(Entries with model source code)
** Start **
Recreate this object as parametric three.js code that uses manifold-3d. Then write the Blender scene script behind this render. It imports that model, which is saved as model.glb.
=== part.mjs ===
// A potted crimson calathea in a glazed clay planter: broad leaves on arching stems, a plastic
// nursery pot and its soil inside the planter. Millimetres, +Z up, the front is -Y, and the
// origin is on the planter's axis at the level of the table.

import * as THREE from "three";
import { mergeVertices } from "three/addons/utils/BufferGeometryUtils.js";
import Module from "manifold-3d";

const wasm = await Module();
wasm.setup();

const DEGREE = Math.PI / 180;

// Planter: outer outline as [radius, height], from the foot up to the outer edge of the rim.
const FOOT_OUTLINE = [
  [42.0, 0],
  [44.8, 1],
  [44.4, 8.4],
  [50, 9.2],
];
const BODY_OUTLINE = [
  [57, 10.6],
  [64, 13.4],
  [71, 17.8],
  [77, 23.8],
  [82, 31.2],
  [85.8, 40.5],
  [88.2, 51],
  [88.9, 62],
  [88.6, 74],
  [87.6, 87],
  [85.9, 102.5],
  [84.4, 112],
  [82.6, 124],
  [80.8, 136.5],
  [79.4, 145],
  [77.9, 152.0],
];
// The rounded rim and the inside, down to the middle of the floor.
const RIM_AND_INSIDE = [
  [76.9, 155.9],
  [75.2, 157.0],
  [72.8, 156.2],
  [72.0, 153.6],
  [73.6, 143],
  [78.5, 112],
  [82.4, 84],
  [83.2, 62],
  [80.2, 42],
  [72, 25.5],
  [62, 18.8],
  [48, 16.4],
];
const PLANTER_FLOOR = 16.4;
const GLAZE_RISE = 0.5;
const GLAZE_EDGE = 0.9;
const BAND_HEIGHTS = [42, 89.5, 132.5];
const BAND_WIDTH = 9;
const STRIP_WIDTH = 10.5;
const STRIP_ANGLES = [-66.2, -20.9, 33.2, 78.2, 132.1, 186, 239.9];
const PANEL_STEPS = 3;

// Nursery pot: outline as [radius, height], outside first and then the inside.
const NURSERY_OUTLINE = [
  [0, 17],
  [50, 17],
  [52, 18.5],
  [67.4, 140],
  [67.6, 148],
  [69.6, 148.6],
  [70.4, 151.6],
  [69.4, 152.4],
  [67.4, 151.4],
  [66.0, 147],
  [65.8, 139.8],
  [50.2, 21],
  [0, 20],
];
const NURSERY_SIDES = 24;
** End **
** Start **
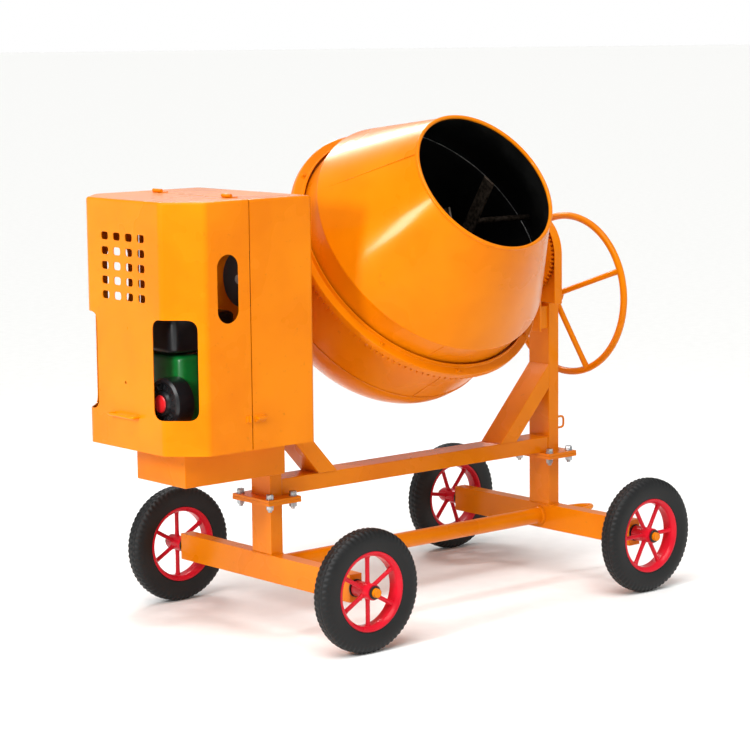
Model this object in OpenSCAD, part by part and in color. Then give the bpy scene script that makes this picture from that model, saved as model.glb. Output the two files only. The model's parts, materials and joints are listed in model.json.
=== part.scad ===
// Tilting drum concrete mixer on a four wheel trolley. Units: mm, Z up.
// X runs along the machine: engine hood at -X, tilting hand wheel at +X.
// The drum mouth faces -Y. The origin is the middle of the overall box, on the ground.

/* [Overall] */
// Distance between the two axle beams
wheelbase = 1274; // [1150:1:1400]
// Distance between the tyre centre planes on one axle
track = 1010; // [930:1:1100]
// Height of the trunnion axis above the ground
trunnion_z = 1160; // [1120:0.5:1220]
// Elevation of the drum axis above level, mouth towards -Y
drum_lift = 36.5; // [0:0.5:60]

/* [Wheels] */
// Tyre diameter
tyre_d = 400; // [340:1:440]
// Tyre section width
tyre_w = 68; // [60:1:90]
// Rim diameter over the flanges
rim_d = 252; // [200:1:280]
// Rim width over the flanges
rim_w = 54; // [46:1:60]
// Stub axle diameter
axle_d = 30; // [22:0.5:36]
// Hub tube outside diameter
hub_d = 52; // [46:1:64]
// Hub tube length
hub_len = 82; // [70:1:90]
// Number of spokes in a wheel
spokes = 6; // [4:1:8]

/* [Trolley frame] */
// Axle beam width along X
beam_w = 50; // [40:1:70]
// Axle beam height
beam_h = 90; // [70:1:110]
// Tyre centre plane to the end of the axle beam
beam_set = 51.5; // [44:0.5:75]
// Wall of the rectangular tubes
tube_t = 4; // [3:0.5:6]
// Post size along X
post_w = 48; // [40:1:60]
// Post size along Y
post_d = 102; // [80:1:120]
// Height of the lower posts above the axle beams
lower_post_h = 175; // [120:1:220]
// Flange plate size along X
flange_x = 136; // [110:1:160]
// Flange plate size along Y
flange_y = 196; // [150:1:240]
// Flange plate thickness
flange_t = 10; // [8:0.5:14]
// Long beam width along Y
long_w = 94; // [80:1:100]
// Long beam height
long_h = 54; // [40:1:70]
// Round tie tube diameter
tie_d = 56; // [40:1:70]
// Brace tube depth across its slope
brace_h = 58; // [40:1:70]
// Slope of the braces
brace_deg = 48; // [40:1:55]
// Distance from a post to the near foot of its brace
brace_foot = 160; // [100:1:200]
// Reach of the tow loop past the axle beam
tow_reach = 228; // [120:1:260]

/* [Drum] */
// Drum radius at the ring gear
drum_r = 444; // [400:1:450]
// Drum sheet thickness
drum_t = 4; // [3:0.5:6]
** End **
— What you are asked to do —
Take exactly the lines from the one containing "Recreate this object" through the one containing "of the table." in the data above, and output them with nothing added.

— Output below —
Recreate this object as parametric three.js code that uses manifold-3d. Then write the Blender scene script behind this render. It imports that model, which is saved as model.glb.
=== part.mjs ===
// A potted crimson calathea in a glazed clay planter: broad leaves on arching stems, a plastic
// nursery pot and its soil inside the planter. Millimetres, +Z up, the front is -Y, and the
// origin is on the planter's axis at the level of the table.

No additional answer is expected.